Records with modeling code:
START
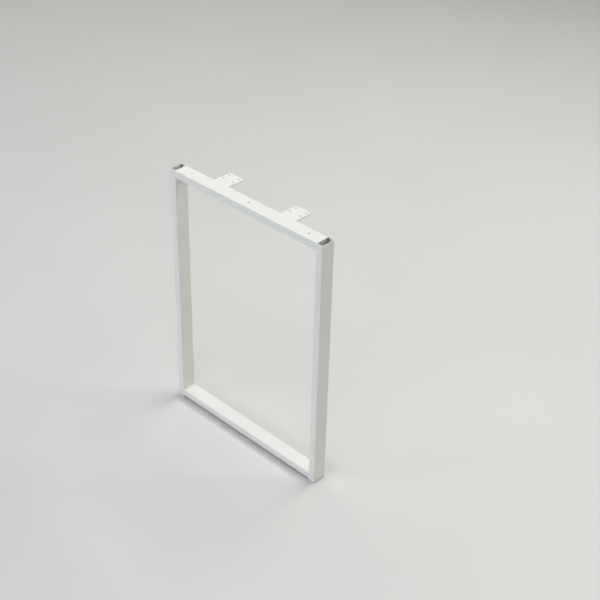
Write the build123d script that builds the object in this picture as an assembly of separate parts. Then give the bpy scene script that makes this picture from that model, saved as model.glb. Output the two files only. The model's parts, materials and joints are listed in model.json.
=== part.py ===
from build123d import *
import os

# Desk leg: a closed upright frame of rectangular steel tube that stands under one end of a desk top.
# Millimetres. X runs along the frame from the left upright to the right one, Y goes through it
# towards the mounting plates, and Z is up.
# The origin is the middle screw hole in the top face, in the plane on which the desk top rests.

# Frame
frame_width = 520.0
frame_height = 710.0

# Rectangular tube of the uprights and rails, its narrow side in the plane of the frame
tube_depth = 40.0
tube_width = 20.0
tube_wall = 1.5
tube_corner = 2.0

# Screw holes through the top rail: the screw's own hole in the top wall, and a wider one below it
# that lets the head and the driver into the tube
rail_hole_count = 3
rail_hole_spacing = 200.0
rail_hole_diameter = 4.0
access_hole_diameter = 10.0

# Mounting plates behind the top rail
plate_width = 50.0
plate_reach = 52.0
plate_thickness = 4.0
plate_corner = 3.0
plate_edge = 0.4
plate_spacing = 228.0

# Four screw holes in each plate
hole_pitch_x = 34.0
hole_pitch_y = 20.0
hole_edge = 10.0
plate_hole_diameter = 4.0

# Foot plugs in the lower ends of the uprights: a flat head, and a hollow shank with fins round it
# whose rims slope inwards by a draft angle in degrees
head_height = 5.0
head_edge = 0.6
head_inset = 0.2
shank_length = 18.0
shank_wall = 1.6
fin_depth = 1.6
fin_thickness = 1.0
fin_draft = 20.0
fin_count = 4
fin_pitch = 3.6
first_fin = 3.0
fin_clearance = 0.05
corner_relief = 0.5

# Fillet welds: the leg of a bead, how far its face is crowned, and how far a plate's bead stops
# short of the plate's sides
bead_leg = 2.0
bead_crown = 0.2
bead_inset = 2.0

# Faces and centre lines that several pieces share
desk_top_z = 0.0
tube_end_z = desk_top_z - frame_height + head_height
upright_x = frame_width / 2 - tube_width / 2
rail_length = frame_width - 2 * tube_width
rail_end_x = rail_length / 2
top_rail_z = desk_top_z - tube_width / 2
bottom_rail_z = tube_end_z + tube_width / 2
rail_back_y = tube_depth / 2
plate_x = plate_spacing / 2
plate_tip_y = rail_back_y + plate_reach
bore_width = tube_width - 2 * tube_wall
bore_depth = tube_depth - 2 * tube_wall
bore_corner = tube_corner - tube_wall
head_corner = tube_corner - head_inset


def outer_section():
    return RectangleRounded(tube_width, tube_depth, tube_corner)


def tube_section():
    return outer_section() - RectangleRounded(bore_width, bore_depth, bore_corner)


def standing(section, side):
    """Extrudes a section of the tube upwards over the length of one upright."""
    base = Pos(side * upright_x, 0, tube_end_z)
    return extrude(base * section, desk_top_z - tube_end_z)


def lying(section, start_x, length, z):
    """Extrudes a section of the tube along X from start_x, with its middle at height z."""
    end_plane = Plane(origin=(start_x, 0, z), x_dir=(0, 0, -1), z_dir=(1, 0, 0))
    return extrude(end_plane * section, length)


def upright(side):
    return standing(tube_section(), side)


def plain_rail(z):
    return lying(tube_section(), -rail_end_x, rail_length, z)


def top_rail():
    """The upper rail, drilled from above and from below at each screw."""
    first_x = -rail_hole_spacing * (rail_hole_count - 1) / 2
    screw_hole = Cylinder(rail_hole_diameter / 2, tube_width / 2)
    access_hole = Cylinder(access_hole_diameter / 2, tube_width / 2)
    rail = plain_rail(top_rail_z)
    for index in range(rail_hole_count):
        x = first_x + index * rail_hole_spacing
        rail -= Pos(x, 0, top_rail_z + tube_width / 4) * screw_hole
        rail -= Pos(x, 0, top_rail_z - tube_width / 4) * access_hole
    return rail


def mounting_plate(side):
    """A flat plate against the rail's back, flush with its top, its free edges slightly broken."""
    blank = Pos(side * plate_x, rail_back_y + plate_reach / 2) * Rectangle(plate_width, plate_reach)
    outline = fillet(blank.vertices().group_by(Axis.Y)[-1], plate_corner)
    plate = extrude(Pos(0, 0, desk_top_z - plate_thickness) * outline, plate_thickness)
    faces = plate.faces().sort_by(Axis.Z)
    rims = faces[0].edges() + faces[-1].edges()
    rims = rims.filter_by(lambda edge: edge.center().Y > rail_back_y + plate_edge)
    plate = chamfer(rims, plate_edge)
    holes_y = plate_tip_y - hole_edge - hole_pitch_y / 2
    pattern = Pos(side * plate_x, holes_y, desk_top_z - plate_thickness / 2)
    grid = GridLocations(hole_pitch_x, hole_pitch_y, 2, 2)
    return plate - pattern * grid * Cylinder(plate_hole_diameter / 2, plate_thickness)


def inset_bore(inset):
    """The outline of the uprights' bore, drawn in all round, its corners rounder than the bore's."""
    corner = bore_corner + corner_relief
    return RectangleRounded(bore_width - 2 * inset, bore_depth - 2 * inset, corner)


def plug_fin():
    """One fin round the shank, full at its foot and drawn in towards its top to ease it in."""
    core = inset_bore(fin_clearance + fin_depth + shank_wall / 2)
    fin = extrude(inset_bore(fin_clearance), fin_thickness, taper=fin_draft)
    return fin - extrude(core, fin_thickness)


def foot_plug(side):
    """A plug seated under one upright, its head the foot and its shank open at the top."""
    head_width = tube_width - 2 * head_inset
    head_depth = tube_depth - 2 * head_inset
    plug = extrude(RectangleRounded(head_width, head_depth, head_corner), head_height)
    sole_edges = plug.edges().group_by(Axis.Z)[0]
    plug = fillet(sole_edges, min(head_edge, 0.9 * head_corner))
    shank = inset_bore(fin_clearance + fin_depth) - inset_bore(fin_clearance + fin_depth + shank_wall)
    plug += extrude(Pos(0, 0, head_height) * shank, shank_length)
    for index in range(fin_count):
        plug += Pos(0, 0, head_height + first_fin + index * fin_pitch) * plug_fin()
    return Pos(side * upright_x, 0, tube_end_z - head_height) * plug


def bead(length):
    """A fillet weld centred on X, in the corner of the planes y = 0 and z = 0, with rounded ends."""
    crown = bead_leg / 2 + bead_crown
    foot = Line((0, 0), (bead_leg, 0))
    face = ThreePointArc((bead_leg, 0), (crown, crown), (0, bead_leg))
    back = Line((0, bead_leg), (0, 0))
    profile = Plane.YZ * make_face([foot, face, back])
    half_run = length / 2 - bead_leg
    run = extrude(Pos(-half_run, 0, 0) * profile, 2 * half_run)
    end = Pos(half_run, 0, 0) * revolve(profile, Axis.Z, -90)
    return run + end + mirror(end, Plane.YZ)


def corner_weld(side, rail_z, inward):
    """Welds one end of a rail to an upright: a bead inside the frame, on the side that inward points
    to, and flush fills where the upright's rounded corners leave a groove in front and behind."""
    rail_face_z = rail_z + inward * tube_width / 2
    corner = Plane(
        origin=(side * rail_end_x, 0, rail_face_z), x_dir=(0, side * inward, 0), z_dir=(0, 0, inward)
    )
    inner_bead = corner * bead(tube_depth - 2 * tube_corner)
    strip_x = min(side * rail_end_x, side * upright_x)
    strip = lying(outer_section(), strip_x, tube_width / 2, rail_z)
    fills = strip - standing(outer_section(), side)
    return [inner_bead, *fills.solids()]


def plate_weld(side):
    """Welds one plate to the rail: a bead under the plate, and a flush fill on top of the joint."""
    joint = Plane(
        origin=(side * plate_x, rail_back_y, desk_top_z - plate_thickness),
        x_dir=(-1, 0, 0),
        z_dir=(0, 0, -1),
    )
    under_bead = joint * bead(plate_width - 2 * bead_inset)
    strip = Pos(side * plate_x, rail_back_y - tube_corner / 2, desk_top_z - tube_corner / 2)
    fill = strip * Box(plate_width, tube_corner, tube_corner)
    fill -= lying(outer_section(), -rail_end_x, rail_length, top_rail_z)
    return [under_bead, fill]


corner_welds = []
plate_welds = []
for side in (-1, 1):
    corner_welds += corner_weld(side, top_rail_z, -1)
    corner_welds += corner_weld(side, bottom_rail_z, 1)
    plate_welds += plate_weld(side)

parts = {
    "left_upright": upright(-1),
    "right_upright": upright(1),
    "top_rail": top_rail(),
    "bottom_rail": plain_rail(bottom_rail_z),
    "left_mounting_plate": mounting_plate(-1),
    "right_mounting_plate": mounting_plate(1),
    "left_foot_plug": foot_plug(-1),
    "right_foot_plug": foot_plug(1),
    "corner_welds": Compound(corner_welds),
    "plate_welds": Compound(plate_welds),
}

os.makedirs("parts", exist_ok=True)
for name, shape in parts.items():
    export_step(shape, f"parts/{name}.step")
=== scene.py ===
import json
import math

import bpy
from mathutils import Matrix, Vector


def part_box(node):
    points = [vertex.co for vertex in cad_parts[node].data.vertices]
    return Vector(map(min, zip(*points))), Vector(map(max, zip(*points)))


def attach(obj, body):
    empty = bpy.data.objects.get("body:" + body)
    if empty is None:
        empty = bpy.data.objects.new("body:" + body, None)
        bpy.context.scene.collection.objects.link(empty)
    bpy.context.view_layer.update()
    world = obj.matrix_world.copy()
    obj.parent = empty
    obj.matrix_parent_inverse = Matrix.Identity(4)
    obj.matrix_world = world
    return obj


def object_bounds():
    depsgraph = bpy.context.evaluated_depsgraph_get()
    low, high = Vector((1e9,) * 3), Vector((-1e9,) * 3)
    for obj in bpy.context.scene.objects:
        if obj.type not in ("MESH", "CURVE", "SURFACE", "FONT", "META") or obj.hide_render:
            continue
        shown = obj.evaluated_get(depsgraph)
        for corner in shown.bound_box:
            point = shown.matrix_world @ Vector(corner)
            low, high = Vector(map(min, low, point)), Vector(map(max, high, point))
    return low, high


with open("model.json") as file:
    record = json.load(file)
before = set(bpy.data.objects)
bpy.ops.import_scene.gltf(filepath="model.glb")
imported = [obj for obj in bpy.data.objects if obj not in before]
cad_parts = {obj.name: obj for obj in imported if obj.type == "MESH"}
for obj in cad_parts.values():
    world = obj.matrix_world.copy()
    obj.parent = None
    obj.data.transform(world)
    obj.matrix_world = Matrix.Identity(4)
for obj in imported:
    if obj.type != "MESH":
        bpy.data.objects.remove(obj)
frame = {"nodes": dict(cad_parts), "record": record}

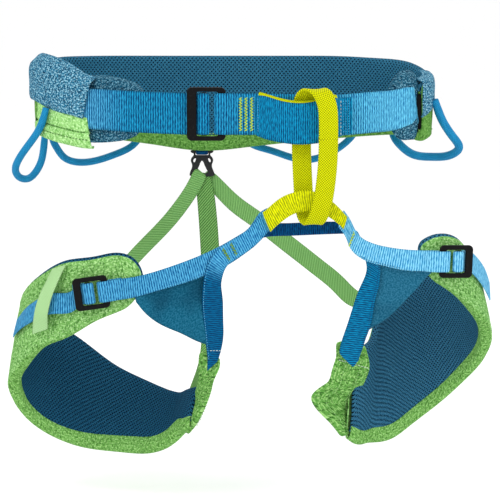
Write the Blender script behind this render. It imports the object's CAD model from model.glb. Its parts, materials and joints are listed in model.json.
END
_Exercise task_:
Take the lines above from the first through the one containing "tube_corner = 2.0" and reproduce them exactly; include nothing else.

_Complete output_:
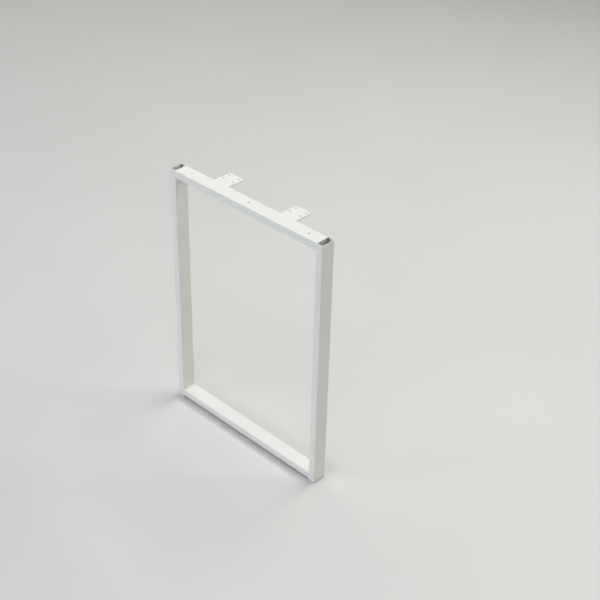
Write the build123d script that builds the object in this picture as an assembly of separate parts. Then give the bpy scene script that makes this picture from that model, saved as model.glb. Output the two files only. The model's parts, materials and joints are listed in model.json.
=== part.py ===
from build123d import *
import os

# Desk leg: a closed upright frame of rectangular steel tube that stands under one end of a desk top.
# Millimetres. X runs along the frame from the left upright to the right one, Y goes through it
# towards the mounting plates, and Z is up.
# The origin is the middle screw hole in the top face, in the plane on which the desk top rests.

# Frame
frame_width = 520.0
frame_height = 710.0

# Rectangular tube of the uprights and rails, its narrow side in the plane of the frame
tube_depth = 40.0
tube_width = 20.0
tube_wall = 1.5
tube_corner = 2.0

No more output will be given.